他们如此注重名声,怎会让你白白抹了黑?现实残忍,二人皆知晓,他想爱不敢爱,如此模样,到底有多痛心疾首,也唯有自己知晓。爱人近在眼前,明明爱的不能自拔,却只能拱手相让。人生何其无奈。沈清走时,未做任何停留,面无表情,看着亦是如此清冷无情,程仲然随她一起进电梯,透过反光玻璃盯着她面无表情的脸面,或许、他看见的只是一方单相思。这想法不过一秒,却见原本面无表情
,素颜遮面,冷若冰霜的沈清,后一秒,眼角泪水无声落下,悄无声息,哪怕身后站了人,她似是看不见。

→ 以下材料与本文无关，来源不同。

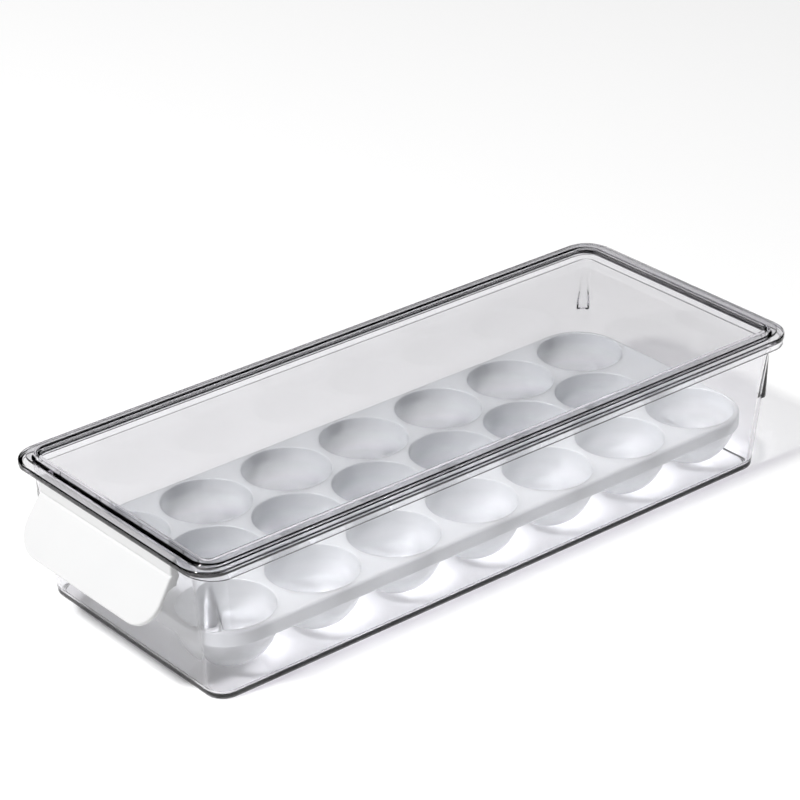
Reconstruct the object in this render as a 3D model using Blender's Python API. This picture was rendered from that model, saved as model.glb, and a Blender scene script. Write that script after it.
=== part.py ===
"""Egg holder tray: clear bin with a pull handle, lift-out egg tray and lift-off stacking lid.

Metres, +Z up. The origin is the centre of the bin's base, on the surface it stands on.
The length runs along Y with the pull handle at -Y, and the width along X.
"""
import math

import bmesh
import bpy
from mathutils import Vector
from mathutils.geometry import delaunay_2d_cdt

MM = 0.001
GAP = 0.3 * MM                    # clearance between pieces that rest on each other
EDGE = 0.4 * MM                   # small bevel on moulded edges
SHARP_ANGLE = 35                  # degrees; flatter edges are shaded smooth
WELD_DISTANCE = 0.002 * MM

# Bin
BASE_HALF_X = 68.3 * MM           # outer half sizes of the base
BASE_HALF_Y = 175.0 * MM
BASE_RADIUS = 10.0 * MM
WALL_TOP_HALF_X = 72.6 * MM       # outer half sizes of the wall just under the rim
WALL_TOP_HALF_Y = 182.6 * MM
WALL_TOP_RADIUS = 12.0 * MM
WALL = 2.2 * MM
FLOOR_TOP = 2.0 * MM
FOOT_WIDTH = 3.0 * MM             # from the base's edge in to the groove round the underside
GROOVE_WIDTH = 2.0 * MM
GROOVE_DEPTH = 0.8 * MM
BASE_EDGE = 1.0 * MM              # bevel round the bottom edge
FLANGE_HALF_X = 77.5 * MM
FLANGE_HALF_Y = 189.0 * MM
FLANGE_RADIUS = 15.5 * MM
FLANGE_TOP = 75.5 * MM
FLANGE_THICKNESS = 3.0 * MM
LIP_DEPTH = 3.0 * MM              # down-turned lip below the flange on the sides and the back
LIP_STEP = 0.4 * MM
LIP_THICKNESS = 1.8 * MM
LIP_FRONT_DEPTH = 0.1 * MM        # what is left of the lip along the front, where the handle fits
FIN_TOP = 66.0 * MM               # denesting fins on the corners
FIN_BOTTOM = 40.0 * MM
FIN_DEPTH = 2.0 * MM
CORNER_ANGLES = (0, 12, 23, 27, 36, 45, 54, 63, 67, 78, 90)
FIN_ANGLES = (27, 63)

# Lid
LID_HALF_X = 74.0 * MM
LID_HALF_Y = 185.0 * MM
LID_RADIUS = 12.0 * MM
LID_RING_WIDTH = 7.0 * MM
LID_RING_THICKNESS = 1.3 * MM
LID_WALL = 1.8 * MM
LID_PANEL_DEPTH = 5.6 * MM        # from the ring's top down to the panel's top
LID_PANEL_THICKNESS = 1.7 * MM
LID_DRAFT = 0.6 * MM

# Egg tray
CUP_ROW_X = 41.0 * MM
CUP_PITCH = 49.7 * MM
SIDE_ROW_CUPS = 7
MIDDLE_ROW_CUPS = 6
CUP_RADIUS = 22.6 * MM
TRAY_WALL = 1.0 * MM
TRAY_HALF_X = 66.3 * MM
TRAY_HALF_Y = 174.0 * MM
TRAY_RADIUS = 24.0 * MM
WEB_TOP = 32.0 * MM
SKIRT_BOTTOM = 24.0 * MM
SHOULDER = 2.0 * MM
CUP_SEGMENTS = 14
BOWL_RINGS = 4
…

潸然泪下,无声落泪的画面让程仲然僵在了原地,短短数秒功夫,电梯门口,沈清抬脚下去,他才恍然回神,可电梯门已经关上。得有多绝望,才会无声落泪?
今日见到的一幕幕,只怕是他这辈子都消化不了。她何其傻,告知沈南风现实,何尝不是再告知自己现实可悲?
这夜,她在沁园兜兜转转想找瓶酒消愁,寻找数次未果。
问南茜,南茜面露为难之色轻声道,“先生命人将沁园的酒全撤走了。”闻言,眉头轻挑,心中不悦却也无可奈何。
这夜,除了想喝酒并无她想,若直接上床睡觉,只怕彻夜难眠。
是的,这夜,她彻夜难眠,辗转反侧到后半夜,起身,换上运动装,去了沁园健身房,寂静的冬夜,古朴优美的宅子里传来跑步机运作声,女主人挥汗如雨,似是不知累,看的守夜佣人心惊胆战。四点五十她擦着脸上汗珠出来,见守夜佣人看着她,道,“我今日出差,让南茜收拾行李。”